If you intend to blow the fuse and your device has a UART interface,
then it is a good idea to connect the BSL RX and TX pins in parallel to
the UART pins you use, on your device.
Then you can fix broken devices (flash checksum error) by reloading the
firmware with BSL. You will also need the reset pin and one of the JTAG
pins to do it. If your host supports handshaking signals, you can use
them to implement the BSL. There are ANs from TI describing that in
great detail. You can prepare those connections on your device.
You will not be able to use JTAG once the fuse has been blown, which
means you cannot debug/develop on a device with blown fuse. This applies
to reverse engineering as well. By the way, the energy to burn the fuse
is rather small, we do it with a charged capacitor and a bootstrap circuit.

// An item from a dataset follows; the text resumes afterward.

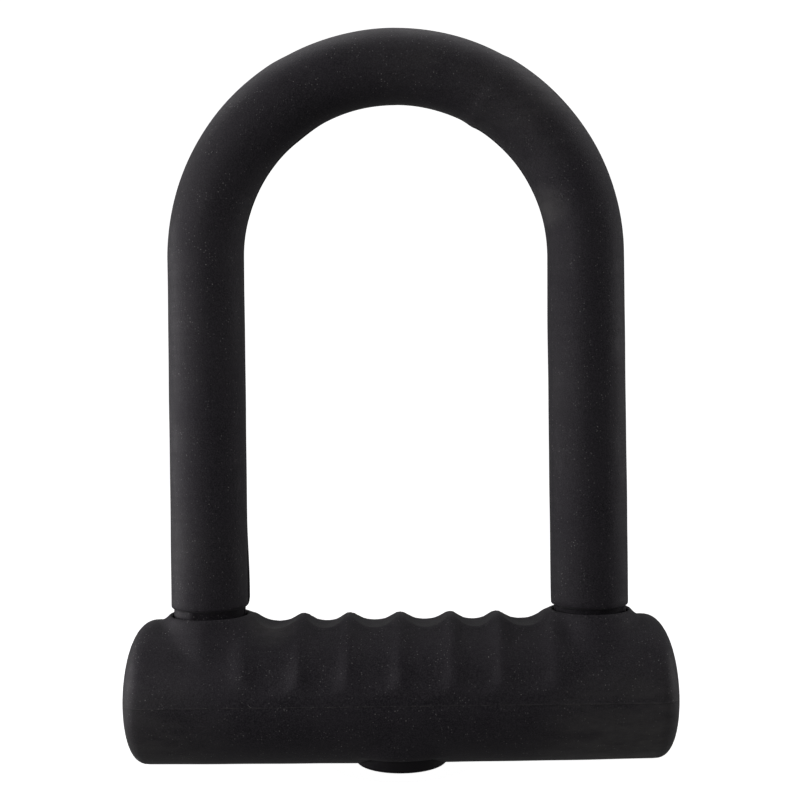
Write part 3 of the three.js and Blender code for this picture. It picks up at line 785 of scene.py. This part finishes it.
class CoverMesh:
    """A double-walled shell on one grid of columns and angles, with round holes let into it. Each
    hole takes the place of a block of the grid, and rings of points lead from its edge to the hole."""

    def __init__(self):
        self.columns = cover_columns()
        self.turns = [t if t <= math.pi else t - 2 * math.pi for t in cover_turns()]
        self.outer = []
        self.inner = []
        self.faces = []
        self.walls = []
        for column in self.columns:
            for turn in self.turns:
                self.outer.append(cover_point(column_x(column, turn), turn))
                self.inner.append(inner_point(column, turn))
        self.open = set()

    def index(self, i, j):
        return i * len(self.turns) + j % len(self.turns)

    def block(self, centre_x, reach, centre_turn, half_turn):
        """The block's corners as (first column, last column, first angle, last angle)."""
        xs = [column_x(c, centre_turn) for c in self.columns]
        inside = [i for i, x in enumerate(xs) if centre_x - reach[0] <= x <= centre_x + reach[1]]
        across = [j for j, t in enumerate(self.turns)
                  if abs(math.remainder(t - centre_turn, 2 * math.pi)) <= half_turn]
        count = len(self.turns)
        if centre_turn == 0:
            across = sorted((j if j < count / 2 else j - count) for j in across)
        return inside[0], inside[-1], across[0], across[-1]

    def let_in_hole(self, centre_x, block, top, profile):
        """profile is (distance outside the hole, drop) pairs from the surface into the hole."""
        i0, i1, j0, j1 = block
        for i in range(i0, i1):
            for j in range(j0, j1):
                self.open.add((i, j % len(self.turns)))
        loop = [(i, j0) for i in range(i0, i1)] + [(i1, j) for j in range(j0, j1)]
        loop += [(i, j1) for i in range(i1, i0, -1)] + [(i0, j) for j in range(j1, j0, -1)]
        ring = [self.index(i, j) for i, j in loop]
        hole_radius = COLLAR_BORE if top else BOSS_RADIUS + 0.3
        lip = profile[0][0]
        sign = 1 if top else -1
        border = [Vector((self.outer[v][0] - centre_x, self.outer[v][1])) for v in ring]
        inner_border = [Vector(self.inner[v][:2]) - Vector((centre_x, 0)) for v in ring]
        rings = 13
        for k in range(1, rings + 1):
            t = k / rings
            new = []
            for edge, inner_edge in zip(border, inner_border):
                way = edge.normalized()
                place = edge.lerp(way * (hole_radius + lip), 1 - (1 - t) ** 1.4)
                x, y = centre_x + place.x, place.y
                hidden = inner_edge.lerp(inner_edge.normalized() * hole_radius, t)
                hidden_z = sign * math.sqrt(max(0, CAVITY_RADIUS ** 2 - hidden.y ** 2))
                new.append(len(self.outer))
                self.outer.append((x, y, cover_height(x, y, top)))
                self.inner.append((centre_x + hidden.x, hidden.y, hidden_z))
            self.join(ring, new)
            ring = new
        self.line_hole(ring, centre_x, hole_radius, sign, profile)

    def join(self, ring, new):
        count = len(ring)
        for a in range(count):
            b = (a + 1) % count
            self.faces.append((ring[a], ring[b], new[b], new[a]))

    def line_hole(self, ring, centre_x, radius, sign, profile):
        """The rounded lip and the wall from the outer surface to the inner one."""
        rows = []
        for outside, drop in profile[1:]:
            row = []
            for v in ring:
                x, y, z = self.outer[v]
                way = Vector((x - centre_x, y)).normalized() * (radius + outside)
                row.append((centre_x + way.x, way.y, z - sign * drop))
            rows.append(row)
        self.walls.append((ring, rows))

    def build(self):
        columns, turns = len(self.columns), len(self.turns)
        for i in range(columns - 1):
            for j in range(turns):
                if (i, j) not in self.open:
                    self.faces.append((self.index(i, j), self.index(i, j + 1),
                                       self.index(i + 1, j + 1), self.index(i + 1, j)))
        points = self.outer + self.inner
        shift = len(self.outer)
        faces = list(self.faces)
        faces += [tuple(v + shift for v in reversed(face)) for face in self.faces]
        for ring, rows in self.walls:
            count = len(ring)
            levels = [ring]
            for row in rows:
                levels.append(list(range(len(points), len(points) + count)))
                points.extend(row)
            levels.append([v + shift for v in ring])
            for near, far in zip(levels, levels[1:]):
                for a in range(count):
                    b = (a + 1) % count
                    faces.append((near[a], near[b], far[b], far[a]))
        clean = []
        for face in faces:
            spots = {tuple(round(c, 5) for c in points[v]) for v in face}
            if len(spots) > 2:
                clean.append(face)
        return points, clean


def crossbar_cover():
    shell = CoverMesh()
    lip = [(0.7, 0), (0.48, 0.05), (0.26, 0.2), (0.1, 0.42), (0.02, 0.75), (0, 1.2), (0, 2.4), (0, 3.6)]
    for sign in (-1, 1):
        reach = (20.5, 14.5) if sign > 0 else (14.5, 20.5)
        shell.let_in_hole(sign * LEG_X, shell.block(sign * LEG_X, reach, 0, math.radians(60)), True, lip)
    edge = [(0.5, 0), (0.3, 0.06), (0.12, 0.2), (0, 0.5), (0, 1.2), (0, 2)]
    shell.let_in_hole(0, shell.block(0, (17, 17), math.pi, math.radians(58)), False, edge)
    points, faces = shell.build()
    piece = build("silicone_cover", points, faces, finishes["black_silicone"], 60)
    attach(piece, "crossbar")
    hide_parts("crossbar_cover")
    return piece


# ---------------------------------------------------------------- key boss and seals

def key_boss():
    material = finishes["boss_plastic"]
    top = boss_high.z - AXIS_Z
    outline = [(0.01, BOSS_FACE_Z + 0.05), (BOSS_RADIUS - 2.6, BOSS_FACE_Z + 0.02)]
    for i in range(9):
        turn = i / 8 * math.pi / 2
        outline.append((BOSS_RADIUS - 1 + math.sin(turn), BOSS_FACE_Z + 1 - math.cos(turn)))
    outline += [(BOSS_RADIUS, -14), (BOSS_RADIUS, top), (0.01, top)]
    sides = 96
    piece = turned("boss", outline, sides, 0, material)
    front = barrel_low.z - AXIS_Z
    back = BOSS_FACE_Z + 1.3
    saddle_points = []
    for x in (-BOSS_RADIUS - 1, BOSS_RADIUS + 1):
        for j in range(sides):
            angle = 2 * math.pi * j / sides
            saddle_points.append((x, CAVITY_RADIUS * math.cos(angle), CAVITY_RADIUS * math.sin(angle)))
    saddle_faces = ring_faces(2, sides)
    saddle_faces += [tuple(range(sides)), tuple(reversed(range(sides, 2 * sides)))]
    saddle = build("saddle", saddle_points, saddle_faces, material)
    bore = turned("bore", [(0.01, front - 0.3), (9.8, front - 0.3), (9.8, 0), (0.01, 0)], 64, 0, material)
    pocket = bar_box("pocket", (-3.6, 9.6), (-4.6, 4.6), (back, front), material)
    window = bar_box("window", (-2.6, 9.4), (-2.5, 2.5), (BOSS_FACE_Z - 1, back + 1), material)
    carve(piece, saddle, bore, pocket, window)
    soften(piece, 0.22, 50)
    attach(piece, "crossbar")
    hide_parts("key_boss")
    return piece


def dust_shutter():
    """A small plate with a raised grip that a thumbnail can push."""
    material = finishes["boss_plastic"]
    front, back = shutter_low.z - AXIS_Z, shutter_high.z - AXIS_Z
    x, y = (shutter_low.x, shutter_high.x), (shutter_low.y, shutter_high.y)
    plate = bar_box("shutter_plate", x, y, (back - 1.2, back), material)
    soften(plate, 0.2)
    grip = bar_box("shutter_grip", (1.8, 3.0), (-1.8, 1.8), (front, back - 1.1), material)
    soften(grip, 0.2)
    combine("UNION", plate, grip)
    plate.data.set_sharp_from_angle(angle=math.radians(35))
    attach(plate, "shutter")
    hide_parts("dust_shutter")
    return plate


def leg_seal(side, sign):
    low, high = seal_low.z - AXIS_Z, seal_high.z - AXIS_Z
    inner, outer = BAR_RADIUS + 0.35, seal_high.x - LEG_X
    corners = [(inner, low + 0.4), (outer, low), (outer, high), (inner + 0.9, high), (inner, high - 0.9)]
    outline = rounded(corners, 0.25)
    piece = turned(f"seal_{side}", outline, 64, sign * LEG_X, finishes["seal_rubber"])
    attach(piece, "crossbar")
    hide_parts(f"leg_seal_{side}")
    return piece


def finish_cad_nodes():
    """The pieces inside keep their CAD shapes and take their slot's finish."""
    slots = {entry["node"]: entry["material_slot"] for entry in frame["record"]["subparts"]}
    for node, slot in slots.items():
        piece = frame["nodes"][node]
        piece.data.materials.clear()
        piece.data.materials.append(finishes[slot])


finish_cad_nodes()
shackle_sleeve()
steel_shackle()
crossbar_cover()
key_boss()
dust_shutter()
leg_seal("left", -1)
leg_seal("right", 1)


# ---------------------------------------------------------------- studio

def studio():
    """A white floor that curves up into a wall all round the lock, and glows like a light table, so
    the lock stands against even white. Only the camera sees it: the lights alone shape the lock."""
    floor_radius, bend_radius, wall_top = 1.2, 1, 5
    profile = [(0.02, 0), (floor_radius, 0)]
    for i in range(1, 13):
        angle = math.pi / 2 * i / 12
        profile.append((floor_radius + bend_radius * math.sin(angle), bend_radius * (1 - math.cos(angle))))
    profile.append((floor_radius + bend_radius, wall_top))
    sides = 64
    points = [(0, 0, 0)]
    for radius, z in profile:
        for j in range(sides):
            angle = 2 * math.pi * j / sides
            points.append((radius * math.cos(angle), radius * math.sin(angle), z))
    faces = [tuple(v + 1 for v in face) for face in ring_faces(len(profile), sides)]
    faces += [(0, 1 + j, 1 + (j + 1) % sides) for j in range(sides)]
    mesh = bpy.data.meshes.new("sweep")
    mesh.from_pydata(points, [], faces)
    mesh.shade_smooth()
    n = Nodes("studio_white")
    paper = n.mix(n.noise(40, 2), (0.86, 0.86, 0.86), (0.88, 0.88, 0.88))
    mesh.materials.append(n.finish(Base_Color=paper, Roughness=0.9, Emission_Color=(1, 1, 1, 1),
                                   Emission_Strength=1))
    sweep = bpy.data.objects.new("sweep", mesh)
    sweep.visible_diffuse = False
    sweep.visible_glossy = False
    bpy.context.scene.collection.objects.link(sweep)


def soft_light(name, place, size, power):
    """An area light that faces the middle of the lock. size is its width and height."""
    data = bpy.data.lights.new(name, "AREA")
    data.shape = "RECTANGLE"
    data.size, data.size_y = size
    data.energy = power
    lamp = bpy.data.objects.new(name, data)
    lamp.location = place
    lamp.rotation_euler = (Vector((0, 0, 0.1)) - lamp.location).to_track_quat("-Z", "Y").to_euler()
    lamp.visible_camera = False
    bpy.context.scene.collection.objects.link(lamp)


def lights():
    soft_light("left", (-0.38, -0.14, 0.1), (0.2, 0.25), 0.19)
    soft_light("front_left", (-0.3, -0.35, 0.2), (0.2, 0.2), 0.33)
    soft_light("right_high", (0.38, -0.14, 0.45), (0.2, 0.2), 0.11)
    soft_light("left_far", (-0.89, 0.16, 0.1), (0.45, 0.45), 2.1)
    soft_light("right_far", (0.89, 0.16, 0.1), (0.45, 0.45), 0.92)
    soft_light("crown_top", (0, 0.02, 0.29), (0.2, 0.1), 0.06)
    soft_light("crown_left", (-0.2, 0.05, 0.36), (0.2, 0.15), 0.085)
    soft_light("crown_right", (0.2, 0.05, 0.34), (0.2, 0.15), 0.07)


def surroundings():
    """An even, dim room, brightest at the lock's own level."""
    world = bpy.data.worlds.new("studio")
    world.use_nodes = True
    sky = world.node_tree.nodes["Background"]
    sky.inputs["Color"].default_value = (1, 1, 1, 1)
    direction = world.node_tree.nodes.new("ShaderNodeTexCoord")
    upward = world.node_tree.nodes.new("ShaderNodeSeparateXYZ")
    off_level = world.node_tree.nodes.new("ShaderNodeMath")
    off_level.operation = "ABSOLUTE"
    falling = world.node_tree.nodes.new("ShaderNodeMapRange")
    level_strength, upright_strength = 0.142, 0.075
    for name, value in {"From Min": 0, "From Max": 1, "To Min": level_strength,
                        "To Max": upright_strength}.items():
        falling.inputs[name].default_value = value
    world.node_tree.links.new(direction.outputs["Generated"], upward.inputs["Vector"])
    world.node_tree.links.new(upward.outputs["Z"], off_level.inputs[0])
    world.node_tree.links.new(off_level.outputs["Value"], falling.inputs["Value"])
    world.node_tree.links.new(falling.outputs["Result"], sky.inputs["Strength"])
    bpy.context.scene.world = world


def camera():
    """Square on to the loop, a hand's breadth above the crossbar, turned a hair clockwise."""
    distance, height = 330, 79
    data = bpy.data.cameras.new("camera")
    data.sensor_width = 36
    data.lens = 54.2
    view = bpy.data.objects.new("camera", data)
    view.location = (0.7 * MM, -distance * MM, (height + AXIS_Z) * MM)
    view.rotation_euler = (math.pi / 2, math.radians(0.7), 0)
    bpy.context.scene.collection.objects.link(view)
    bpy.context.scene.camera = view


studio()
lights()
surroundings()
camera()
bpy.context.scene.view_settings.view_transform = "Standard"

For our devices we also separated system and application functions of
the firmware, so we can update the application part of the firmware
using the UART interface with the standard host protocol. For a version
upgrade we don't have to take the device out of the host environment.
Only if the problem is in the (small) system part, the device does not
boot normally and we have to boot into BSL.
Regards,
D. Teuchert
[email protected] wrote:
Message: 2
Date: Wed, 25 Jun 2008 14:53:27 -0500
From: "TonyB" <[email protected]>
Subject: [Mspgcc-users] JTAG Security Fuse
To: "GCC for MSP430 - http://mspgcc.sf.net"
<[email protected]>
Message-ID: <004c01c8d6fd$28943290$32fea...@gateway>
Content-Type: text/plain; charset="iso-8859-1"
We're looking into using the JTAG security fuse in our product to prevent snooping (namely to safeguard an encryption key).